3. Un hombre que sepa sonreír. El mundo necesita optimismo y esperanza frente a tantos catastrofismos.
4. Un hombre valiente,
que no tenga miedo a las reformas. Se ha dicho que Benedicto XVI no ha
podido hacer los cambios que pretendía en la curia y según expresión del
director de L’Osservatore Romano que estaba “rodeado de lobos”. Hace
faltar vigor espiritual y físico para emprender las reformas que
necesita la Iglesia.
5. Un hombre del Vaticano II.
A los cincuenta años del Concilio todos los especialistas serios
afirman que hay asignaturas pendientes en su realización. La iglesia ha
de volver a la plaza pública y recobrar los conceptos de Pueblo de Dios,
de Ecumenismo, de Libertad, de independencia de los poderes públicos,
de ofrecer el mensaje de Jesús sin imponerlo. Que no tenga miedo, si es
necesario, de convocar un nuevo concilio. Y sobre todo que de
importancia a la Colegialidad.
6. Un hombre con buena salud.
Ni muy viejo ni muy joven. Psicológica y físicamente maduro con
capacidad física y espiritual para afrontar los desafíos de un tiempo
difícil.
7. Un hombre universal.
Evitar que pertenezca a familia o movimiento religioso alguno, para que
sea de todos. En todo caso, que perteneciera al Tercer Mundo,
particularmente a América Latina donde vive casi la mitad de la
catolicidad.
8. Un hombre humilde,
porque cargo tan importante puede provocar orgullo, seguridad y
prepotencia y sólo la humildad, la desaparición del yo, permitirá que
Dios actué a través de él.
9. Un hombre amigo de los más pobres.
Todas las bienaventuranzas se pueden resumir en “los pobres son
evangelizados”. El nuevo papa debe tener en el corazón sobre todo el
lado oscuro del planeta, el que no cuenta, el del hambre y la
injusticia. Capaz tal vez de vivir en una casa más sencilla, de dejar de
viajar como jefe de Estado y de tener embajadas en todo el mundo.
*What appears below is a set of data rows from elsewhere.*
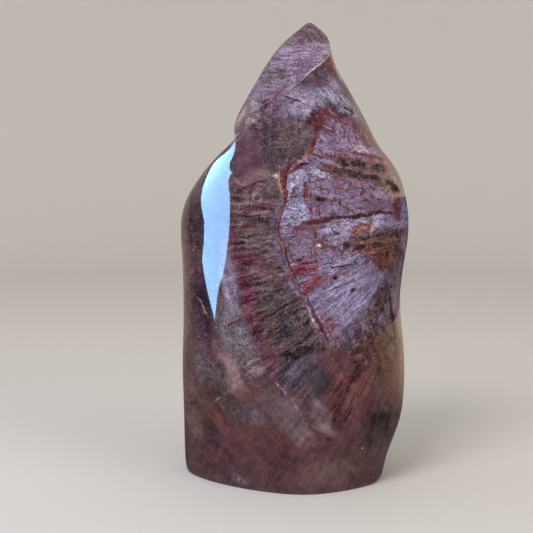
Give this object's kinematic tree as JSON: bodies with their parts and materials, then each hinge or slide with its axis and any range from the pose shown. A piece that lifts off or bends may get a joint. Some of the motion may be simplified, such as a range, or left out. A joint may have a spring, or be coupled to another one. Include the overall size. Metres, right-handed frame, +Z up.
{
  "type": "petrified wood flame carving",
  "caption": "Freestanding flame carving of polished petrified wood, twisted with winding ridges up to a rounded tip, standing on a flat foot.",
  "frame": {"origin": "middle of the bounding box's bottom face, on the surface that the carving stands on", "axes": "+Z up to the tip, -Y towards the viewer and the polished front face, +X to the viewer's right"},
  "size_m": [0.0869, 0.066, 0.17],
  "materials": {
    "petrified_wood": "polished petrified wood, banded maroon, mauve, olive and brick red"
  },
  "bodies": {
    "root": {"flame_stone": "petrified_wood"}
  },
  "joints": []
}
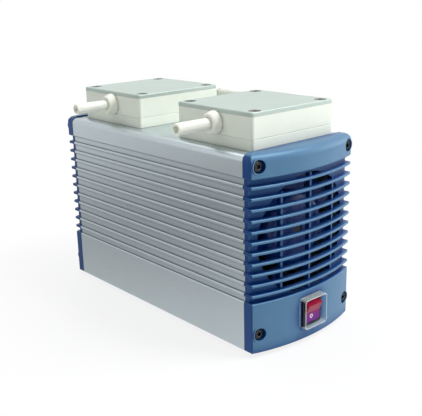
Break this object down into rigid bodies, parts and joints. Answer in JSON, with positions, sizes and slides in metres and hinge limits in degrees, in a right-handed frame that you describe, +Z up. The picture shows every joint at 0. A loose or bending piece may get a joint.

10. Un profeta que, a través de la lectura creyente de la realidad y con la fuerza del Espíritu,
sea capaz de denunciar la injusticia y la vulneración -desgraciadamente
tan frecuente hoy- de los derechos humanos por los poderes económicos y
políticos de nuestro mundo, y proponer caminos de paz y de Vida para
una ciudadanía global, para el Reino de Dios.